(CHALLENGE): Among the lines of data below, reproduce only those from the one with "sole_plate();" through the one with "obj.data.transform(obj.matrix_world)", exactly as they stand, both ends included.

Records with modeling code
· · ·

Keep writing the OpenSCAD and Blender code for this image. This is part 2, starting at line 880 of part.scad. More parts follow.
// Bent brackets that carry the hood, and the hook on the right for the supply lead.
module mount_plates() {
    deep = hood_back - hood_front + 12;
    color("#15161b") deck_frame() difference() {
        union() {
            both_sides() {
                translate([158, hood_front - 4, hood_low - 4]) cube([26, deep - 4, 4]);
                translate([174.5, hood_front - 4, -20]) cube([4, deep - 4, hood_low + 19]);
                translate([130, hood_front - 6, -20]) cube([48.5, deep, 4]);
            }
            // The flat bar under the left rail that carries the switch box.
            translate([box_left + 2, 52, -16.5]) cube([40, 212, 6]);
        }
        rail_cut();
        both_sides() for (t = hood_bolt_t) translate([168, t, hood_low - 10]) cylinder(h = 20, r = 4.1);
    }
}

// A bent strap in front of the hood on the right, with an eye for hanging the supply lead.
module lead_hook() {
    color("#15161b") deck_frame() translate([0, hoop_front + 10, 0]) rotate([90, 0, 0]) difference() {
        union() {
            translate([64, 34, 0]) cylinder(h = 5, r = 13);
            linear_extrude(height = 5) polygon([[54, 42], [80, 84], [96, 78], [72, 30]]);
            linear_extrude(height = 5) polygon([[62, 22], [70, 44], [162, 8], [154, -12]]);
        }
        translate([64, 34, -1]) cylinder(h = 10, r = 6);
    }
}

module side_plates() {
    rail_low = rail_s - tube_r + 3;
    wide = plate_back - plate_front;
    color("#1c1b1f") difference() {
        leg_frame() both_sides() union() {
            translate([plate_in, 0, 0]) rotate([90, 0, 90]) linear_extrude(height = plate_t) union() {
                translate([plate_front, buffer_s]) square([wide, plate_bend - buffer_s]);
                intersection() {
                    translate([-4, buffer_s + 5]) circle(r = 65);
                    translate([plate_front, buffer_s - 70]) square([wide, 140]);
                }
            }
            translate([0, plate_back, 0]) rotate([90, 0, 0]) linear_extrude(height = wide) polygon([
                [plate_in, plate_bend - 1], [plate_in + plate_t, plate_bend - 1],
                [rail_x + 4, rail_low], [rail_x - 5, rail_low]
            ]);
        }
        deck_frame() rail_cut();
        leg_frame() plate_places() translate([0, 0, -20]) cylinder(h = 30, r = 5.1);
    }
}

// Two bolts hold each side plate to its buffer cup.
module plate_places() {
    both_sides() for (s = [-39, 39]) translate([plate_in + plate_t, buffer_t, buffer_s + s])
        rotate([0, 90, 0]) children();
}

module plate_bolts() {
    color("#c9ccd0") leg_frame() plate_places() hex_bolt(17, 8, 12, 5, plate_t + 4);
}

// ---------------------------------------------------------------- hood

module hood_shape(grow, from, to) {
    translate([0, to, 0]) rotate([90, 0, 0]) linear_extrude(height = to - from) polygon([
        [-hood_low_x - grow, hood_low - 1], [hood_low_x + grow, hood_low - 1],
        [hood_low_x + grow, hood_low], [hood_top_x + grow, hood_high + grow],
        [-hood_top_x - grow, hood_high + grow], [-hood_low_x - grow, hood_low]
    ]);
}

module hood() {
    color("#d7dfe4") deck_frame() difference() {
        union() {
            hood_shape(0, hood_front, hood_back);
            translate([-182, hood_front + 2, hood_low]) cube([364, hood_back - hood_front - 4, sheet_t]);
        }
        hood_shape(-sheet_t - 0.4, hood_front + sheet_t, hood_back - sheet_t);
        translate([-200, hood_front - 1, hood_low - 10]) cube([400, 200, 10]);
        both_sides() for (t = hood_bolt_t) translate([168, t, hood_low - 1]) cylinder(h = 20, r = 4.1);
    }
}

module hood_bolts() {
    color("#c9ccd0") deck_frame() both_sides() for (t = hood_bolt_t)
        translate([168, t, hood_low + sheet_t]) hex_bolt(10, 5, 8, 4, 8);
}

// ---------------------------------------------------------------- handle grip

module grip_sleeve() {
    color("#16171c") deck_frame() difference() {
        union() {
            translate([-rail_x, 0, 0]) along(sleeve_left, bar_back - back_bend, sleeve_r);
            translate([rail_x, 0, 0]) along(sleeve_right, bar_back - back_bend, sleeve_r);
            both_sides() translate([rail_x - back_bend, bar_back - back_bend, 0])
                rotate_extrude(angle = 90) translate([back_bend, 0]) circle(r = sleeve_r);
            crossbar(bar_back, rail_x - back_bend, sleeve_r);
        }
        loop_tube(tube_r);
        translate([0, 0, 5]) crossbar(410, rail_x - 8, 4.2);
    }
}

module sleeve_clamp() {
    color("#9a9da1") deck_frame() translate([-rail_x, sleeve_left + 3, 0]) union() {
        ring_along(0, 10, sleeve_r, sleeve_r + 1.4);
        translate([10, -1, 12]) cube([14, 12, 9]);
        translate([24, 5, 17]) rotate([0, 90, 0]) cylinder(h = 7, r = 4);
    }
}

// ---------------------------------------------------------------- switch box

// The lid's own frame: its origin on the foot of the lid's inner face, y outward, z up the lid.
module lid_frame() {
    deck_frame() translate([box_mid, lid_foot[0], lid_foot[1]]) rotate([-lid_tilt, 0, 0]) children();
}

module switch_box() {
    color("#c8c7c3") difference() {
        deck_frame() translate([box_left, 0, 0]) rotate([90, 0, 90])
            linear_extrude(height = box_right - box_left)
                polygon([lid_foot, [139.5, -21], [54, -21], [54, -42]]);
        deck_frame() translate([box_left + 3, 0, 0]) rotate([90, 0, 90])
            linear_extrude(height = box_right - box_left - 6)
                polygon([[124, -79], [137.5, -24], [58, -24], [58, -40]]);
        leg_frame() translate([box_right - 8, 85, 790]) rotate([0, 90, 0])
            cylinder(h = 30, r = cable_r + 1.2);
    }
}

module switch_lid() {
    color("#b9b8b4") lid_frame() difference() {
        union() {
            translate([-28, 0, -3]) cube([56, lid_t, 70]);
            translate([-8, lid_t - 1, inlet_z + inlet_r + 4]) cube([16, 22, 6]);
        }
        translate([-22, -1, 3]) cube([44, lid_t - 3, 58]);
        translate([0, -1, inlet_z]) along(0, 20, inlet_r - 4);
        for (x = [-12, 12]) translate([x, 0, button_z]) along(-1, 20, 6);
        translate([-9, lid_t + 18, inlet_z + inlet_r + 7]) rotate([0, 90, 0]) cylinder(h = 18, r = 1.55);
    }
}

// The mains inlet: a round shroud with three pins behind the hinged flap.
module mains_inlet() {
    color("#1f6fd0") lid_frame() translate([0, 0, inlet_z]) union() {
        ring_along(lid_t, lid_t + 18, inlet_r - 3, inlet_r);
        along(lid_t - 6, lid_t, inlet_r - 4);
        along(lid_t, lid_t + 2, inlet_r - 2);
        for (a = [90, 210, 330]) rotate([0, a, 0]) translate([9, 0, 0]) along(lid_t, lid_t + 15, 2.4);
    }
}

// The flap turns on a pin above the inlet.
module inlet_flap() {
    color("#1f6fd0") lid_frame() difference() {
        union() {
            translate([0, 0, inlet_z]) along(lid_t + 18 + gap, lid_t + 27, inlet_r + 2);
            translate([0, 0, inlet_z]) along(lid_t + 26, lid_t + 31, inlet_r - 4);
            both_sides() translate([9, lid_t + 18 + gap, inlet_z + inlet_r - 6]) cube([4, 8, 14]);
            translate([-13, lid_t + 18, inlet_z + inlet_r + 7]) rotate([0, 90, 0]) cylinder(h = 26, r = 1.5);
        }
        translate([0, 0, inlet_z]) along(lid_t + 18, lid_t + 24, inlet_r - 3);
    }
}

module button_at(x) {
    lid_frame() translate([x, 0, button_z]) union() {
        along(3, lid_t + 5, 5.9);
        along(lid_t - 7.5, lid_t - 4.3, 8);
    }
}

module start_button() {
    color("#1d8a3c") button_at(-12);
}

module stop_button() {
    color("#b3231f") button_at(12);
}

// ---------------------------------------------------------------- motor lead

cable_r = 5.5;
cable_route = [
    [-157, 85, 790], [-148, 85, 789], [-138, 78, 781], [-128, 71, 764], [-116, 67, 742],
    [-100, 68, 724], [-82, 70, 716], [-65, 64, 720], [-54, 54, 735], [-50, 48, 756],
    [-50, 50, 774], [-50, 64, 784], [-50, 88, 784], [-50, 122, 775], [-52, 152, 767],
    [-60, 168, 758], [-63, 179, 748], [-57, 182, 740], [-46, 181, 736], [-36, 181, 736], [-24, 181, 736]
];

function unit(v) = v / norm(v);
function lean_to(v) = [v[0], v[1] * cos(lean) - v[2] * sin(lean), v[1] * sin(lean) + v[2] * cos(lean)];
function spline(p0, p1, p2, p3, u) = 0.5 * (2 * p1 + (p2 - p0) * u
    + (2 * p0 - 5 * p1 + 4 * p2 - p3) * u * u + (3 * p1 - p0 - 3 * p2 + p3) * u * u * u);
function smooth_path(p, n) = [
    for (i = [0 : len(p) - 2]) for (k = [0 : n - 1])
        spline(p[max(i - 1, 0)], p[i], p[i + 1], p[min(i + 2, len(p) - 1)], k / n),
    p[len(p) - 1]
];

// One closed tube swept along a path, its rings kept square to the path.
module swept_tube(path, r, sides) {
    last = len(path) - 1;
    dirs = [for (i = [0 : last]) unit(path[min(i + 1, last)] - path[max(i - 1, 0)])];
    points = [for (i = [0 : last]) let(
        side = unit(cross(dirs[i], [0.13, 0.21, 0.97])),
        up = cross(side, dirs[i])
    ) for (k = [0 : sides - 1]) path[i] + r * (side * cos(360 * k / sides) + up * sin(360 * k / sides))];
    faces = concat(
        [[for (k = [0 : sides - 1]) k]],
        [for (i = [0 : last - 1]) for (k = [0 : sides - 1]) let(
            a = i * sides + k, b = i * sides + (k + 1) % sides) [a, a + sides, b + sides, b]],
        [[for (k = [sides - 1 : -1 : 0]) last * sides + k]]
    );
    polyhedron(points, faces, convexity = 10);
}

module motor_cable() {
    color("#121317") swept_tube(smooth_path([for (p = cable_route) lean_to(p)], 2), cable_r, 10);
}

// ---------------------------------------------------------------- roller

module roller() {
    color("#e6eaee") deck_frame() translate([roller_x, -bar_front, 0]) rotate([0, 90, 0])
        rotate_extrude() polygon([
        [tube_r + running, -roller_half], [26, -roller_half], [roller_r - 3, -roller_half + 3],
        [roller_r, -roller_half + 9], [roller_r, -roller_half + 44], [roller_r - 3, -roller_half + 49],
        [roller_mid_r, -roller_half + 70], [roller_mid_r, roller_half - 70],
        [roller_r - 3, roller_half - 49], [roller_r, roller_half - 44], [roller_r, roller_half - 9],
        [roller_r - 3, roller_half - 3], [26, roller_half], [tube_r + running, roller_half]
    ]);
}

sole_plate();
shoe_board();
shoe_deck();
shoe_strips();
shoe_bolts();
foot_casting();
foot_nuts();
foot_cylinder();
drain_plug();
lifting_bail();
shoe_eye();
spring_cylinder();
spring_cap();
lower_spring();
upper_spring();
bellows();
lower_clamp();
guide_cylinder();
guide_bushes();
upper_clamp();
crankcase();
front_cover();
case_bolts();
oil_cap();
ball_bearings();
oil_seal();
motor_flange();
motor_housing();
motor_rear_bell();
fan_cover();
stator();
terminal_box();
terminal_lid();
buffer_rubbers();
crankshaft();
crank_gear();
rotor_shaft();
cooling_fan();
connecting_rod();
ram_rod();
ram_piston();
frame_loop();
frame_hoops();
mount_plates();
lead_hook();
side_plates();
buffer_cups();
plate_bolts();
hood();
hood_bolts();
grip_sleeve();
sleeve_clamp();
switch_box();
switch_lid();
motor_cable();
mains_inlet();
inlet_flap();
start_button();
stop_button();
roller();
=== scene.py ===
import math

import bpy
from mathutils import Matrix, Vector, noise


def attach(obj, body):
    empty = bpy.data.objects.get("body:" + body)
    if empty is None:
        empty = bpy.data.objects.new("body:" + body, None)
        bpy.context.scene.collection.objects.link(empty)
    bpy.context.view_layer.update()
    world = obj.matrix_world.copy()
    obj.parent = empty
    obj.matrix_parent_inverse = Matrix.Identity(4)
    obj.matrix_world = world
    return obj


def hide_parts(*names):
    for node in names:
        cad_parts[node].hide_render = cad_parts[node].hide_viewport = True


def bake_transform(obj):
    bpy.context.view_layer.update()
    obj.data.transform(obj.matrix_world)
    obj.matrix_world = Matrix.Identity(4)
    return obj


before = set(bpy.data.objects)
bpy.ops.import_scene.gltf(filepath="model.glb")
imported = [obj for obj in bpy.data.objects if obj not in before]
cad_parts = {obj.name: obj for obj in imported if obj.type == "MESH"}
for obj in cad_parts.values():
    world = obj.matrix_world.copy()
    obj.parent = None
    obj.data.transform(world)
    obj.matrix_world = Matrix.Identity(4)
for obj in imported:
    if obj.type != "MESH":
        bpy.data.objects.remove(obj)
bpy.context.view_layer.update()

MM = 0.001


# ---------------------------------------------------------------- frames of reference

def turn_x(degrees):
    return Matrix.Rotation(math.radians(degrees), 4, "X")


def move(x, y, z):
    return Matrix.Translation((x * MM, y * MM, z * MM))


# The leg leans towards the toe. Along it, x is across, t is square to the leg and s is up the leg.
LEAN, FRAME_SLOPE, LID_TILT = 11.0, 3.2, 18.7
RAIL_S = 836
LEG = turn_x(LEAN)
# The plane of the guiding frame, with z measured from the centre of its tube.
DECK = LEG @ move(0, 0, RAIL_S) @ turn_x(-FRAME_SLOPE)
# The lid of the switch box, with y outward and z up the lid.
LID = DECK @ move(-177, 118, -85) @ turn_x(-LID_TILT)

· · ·

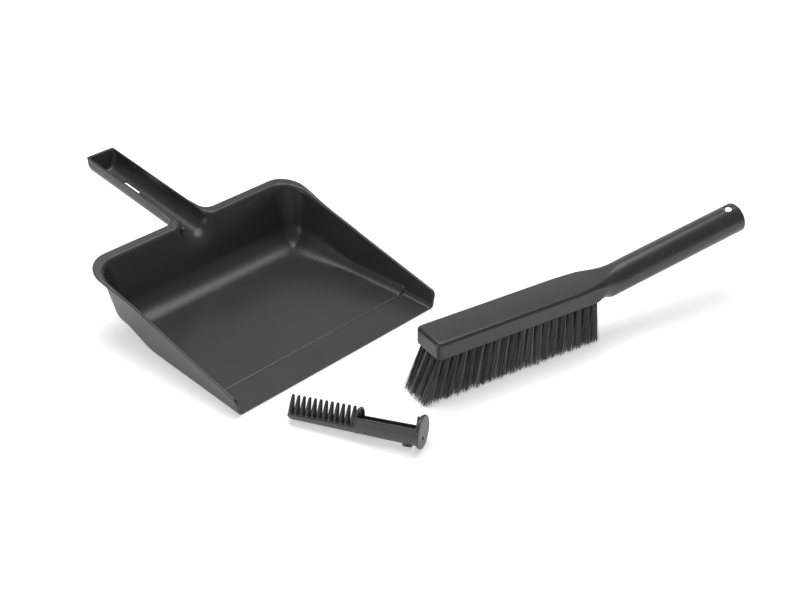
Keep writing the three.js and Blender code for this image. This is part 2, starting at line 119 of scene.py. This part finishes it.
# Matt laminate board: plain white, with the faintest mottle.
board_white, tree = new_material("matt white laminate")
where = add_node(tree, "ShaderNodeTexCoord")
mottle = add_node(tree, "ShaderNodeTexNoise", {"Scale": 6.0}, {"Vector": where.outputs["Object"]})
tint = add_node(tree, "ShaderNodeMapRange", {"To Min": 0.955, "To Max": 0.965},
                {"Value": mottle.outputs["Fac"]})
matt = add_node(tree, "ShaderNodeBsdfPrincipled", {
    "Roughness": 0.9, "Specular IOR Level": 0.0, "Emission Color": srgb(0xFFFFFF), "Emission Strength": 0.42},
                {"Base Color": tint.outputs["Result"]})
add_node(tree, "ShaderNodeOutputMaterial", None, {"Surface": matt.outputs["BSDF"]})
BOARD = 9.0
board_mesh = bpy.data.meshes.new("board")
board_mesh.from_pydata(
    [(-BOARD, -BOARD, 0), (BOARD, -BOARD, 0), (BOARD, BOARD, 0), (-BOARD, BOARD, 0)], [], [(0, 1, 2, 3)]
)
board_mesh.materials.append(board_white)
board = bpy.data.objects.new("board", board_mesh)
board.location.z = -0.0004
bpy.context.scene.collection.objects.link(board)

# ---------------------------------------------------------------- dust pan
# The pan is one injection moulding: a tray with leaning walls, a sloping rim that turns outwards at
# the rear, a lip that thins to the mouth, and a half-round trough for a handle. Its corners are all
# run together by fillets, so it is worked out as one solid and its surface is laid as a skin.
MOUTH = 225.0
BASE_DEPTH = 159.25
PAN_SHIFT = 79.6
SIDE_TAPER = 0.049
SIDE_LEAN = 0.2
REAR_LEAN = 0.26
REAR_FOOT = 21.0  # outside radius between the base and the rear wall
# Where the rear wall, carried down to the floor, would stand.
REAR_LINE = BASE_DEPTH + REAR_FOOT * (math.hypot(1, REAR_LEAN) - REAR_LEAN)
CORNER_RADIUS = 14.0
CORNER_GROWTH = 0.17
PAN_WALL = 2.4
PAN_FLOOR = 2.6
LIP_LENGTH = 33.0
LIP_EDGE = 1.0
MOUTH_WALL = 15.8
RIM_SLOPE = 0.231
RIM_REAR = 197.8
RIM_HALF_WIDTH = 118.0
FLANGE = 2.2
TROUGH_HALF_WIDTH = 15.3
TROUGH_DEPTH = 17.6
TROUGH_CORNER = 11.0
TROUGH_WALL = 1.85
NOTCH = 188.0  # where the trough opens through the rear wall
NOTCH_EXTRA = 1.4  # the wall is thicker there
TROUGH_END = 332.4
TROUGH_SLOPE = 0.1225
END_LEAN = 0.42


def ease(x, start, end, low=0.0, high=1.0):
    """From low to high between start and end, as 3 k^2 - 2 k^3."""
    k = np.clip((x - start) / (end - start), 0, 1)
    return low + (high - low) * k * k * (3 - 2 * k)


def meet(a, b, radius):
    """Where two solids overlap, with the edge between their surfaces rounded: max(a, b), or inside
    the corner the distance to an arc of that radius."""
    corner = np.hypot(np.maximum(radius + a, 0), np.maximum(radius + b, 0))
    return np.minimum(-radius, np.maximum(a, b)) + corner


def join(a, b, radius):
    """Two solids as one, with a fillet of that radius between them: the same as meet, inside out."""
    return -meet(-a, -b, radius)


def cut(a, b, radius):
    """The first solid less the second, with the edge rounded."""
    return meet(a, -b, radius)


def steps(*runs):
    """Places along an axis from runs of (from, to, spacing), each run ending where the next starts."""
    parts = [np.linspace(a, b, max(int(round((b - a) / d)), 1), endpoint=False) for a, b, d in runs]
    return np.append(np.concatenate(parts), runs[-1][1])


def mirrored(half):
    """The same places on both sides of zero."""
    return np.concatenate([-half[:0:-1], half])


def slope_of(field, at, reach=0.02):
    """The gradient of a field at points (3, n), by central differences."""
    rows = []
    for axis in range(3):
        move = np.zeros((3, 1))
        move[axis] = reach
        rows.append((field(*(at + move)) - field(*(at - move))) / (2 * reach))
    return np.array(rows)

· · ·

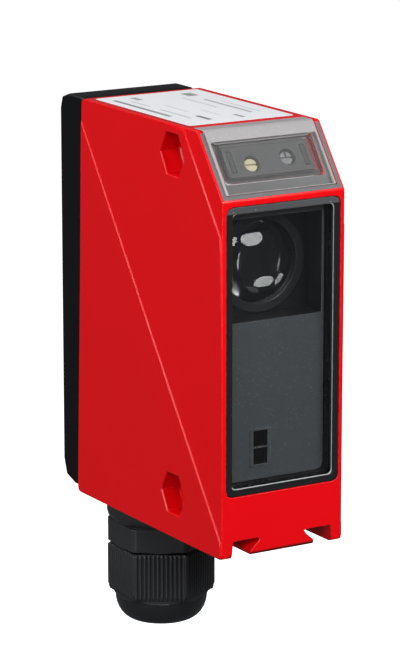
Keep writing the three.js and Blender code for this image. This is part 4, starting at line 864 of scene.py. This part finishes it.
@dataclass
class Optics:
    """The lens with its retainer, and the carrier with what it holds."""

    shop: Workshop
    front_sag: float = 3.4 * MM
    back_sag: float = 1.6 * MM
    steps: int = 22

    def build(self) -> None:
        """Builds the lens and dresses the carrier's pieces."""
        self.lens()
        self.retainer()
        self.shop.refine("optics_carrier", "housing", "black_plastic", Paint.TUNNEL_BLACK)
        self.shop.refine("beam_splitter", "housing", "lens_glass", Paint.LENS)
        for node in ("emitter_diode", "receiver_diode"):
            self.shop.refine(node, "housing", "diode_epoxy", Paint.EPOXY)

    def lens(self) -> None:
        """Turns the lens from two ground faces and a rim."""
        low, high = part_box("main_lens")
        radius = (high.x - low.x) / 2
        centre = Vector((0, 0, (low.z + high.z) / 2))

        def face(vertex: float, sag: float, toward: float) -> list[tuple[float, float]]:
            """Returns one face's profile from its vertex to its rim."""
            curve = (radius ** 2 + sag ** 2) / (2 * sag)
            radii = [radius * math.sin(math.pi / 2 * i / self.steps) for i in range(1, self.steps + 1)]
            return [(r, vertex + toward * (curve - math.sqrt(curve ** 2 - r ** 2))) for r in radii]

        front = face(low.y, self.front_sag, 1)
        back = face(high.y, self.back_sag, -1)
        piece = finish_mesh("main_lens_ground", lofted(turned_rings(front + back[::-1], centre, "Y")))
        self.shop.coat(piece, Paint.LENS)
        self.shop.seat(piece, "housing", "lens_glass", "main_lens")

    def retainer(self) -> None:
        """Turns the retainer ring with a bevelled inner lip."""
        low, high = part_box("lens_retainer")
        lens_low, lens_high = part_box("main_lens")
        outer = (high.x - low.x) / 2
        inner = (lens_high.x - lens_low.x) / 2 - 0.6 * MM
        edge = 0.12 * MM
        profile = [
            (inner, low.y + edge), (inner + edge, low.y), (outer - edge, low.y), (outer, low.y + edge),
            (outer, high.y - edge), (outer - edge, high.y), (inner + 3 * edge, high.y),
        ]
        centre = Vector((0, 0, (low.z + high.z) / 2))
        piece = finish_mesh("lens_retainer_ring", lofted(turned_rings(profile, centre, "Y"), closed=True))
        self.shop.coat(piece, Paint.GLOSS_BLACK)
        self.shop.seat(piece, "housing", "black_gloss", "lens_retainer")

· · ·

(ANSWER TO THE EXERCISE):
sole_plate();
shoe_board();
shoe_deck();
shoe_strips();
shoe_bolts();
foot_casting();
foot_nuts();
foot_cylinder();
drain_plug();
lifting_bail();
shoe_eye();
spring_cylinder();
spring_cap();
lower_spring();
upper_spring();
bellows();
lower_clamp();
guide_cylinder();
guide_bushes();
upper_clamp();
crankcase();
front_cover();
case_bolts();
oil_cap();
ball_bearings();
oil_seal();
motor_flange();
motor_housing();
motor_rear_bell();
fan_cover();
stator();
terminal_box();
terminal_lid();
buffer_rubbers();
crankshaft();
crank_gear();
rotor_shaft();
cooling_fan();
connecting_rod();
ram_rod();
ram_piston();
frame_loop();
frame_hoops();
mount_plates();
lead_hook();
side_plates();
buffer_cups();
plate_bolts();
hood();
hood_bolts();
grip_sleeve();
sleeve_clamp();
switch_box();
switch_lid();
motor_cable();
mains_inlet();
inlet_flap();
start_button();
stop_button();
roller();
=== scene.py ===
import math

import bpy
from mathutils import Matrix, Vector, noise


def attach(obj, body):
    empty = bpy.data.objects.get("body:" + body)
    if empty is None:
        empty = bpy.data.objects.new("body:" + body, None)
        bpy.context.scene.collection.objects.link(empty)
    bpy.context.view_layer.update()
    world = obj.matrix_world.copy()
    obj.parent = empty
    obj.matrix_parent_inverse = Matrix.Identity(4)
    obj.matrix_world = world
    return obj


def hide_parts(*names):
    for node in names:
        cad_parts[node].hide_render = cad_parts[node].hide_viewport = True


def bake_transform(obj):
    bpy.context.view_layer.update()
    obj.data.transform(obj.matrix_world)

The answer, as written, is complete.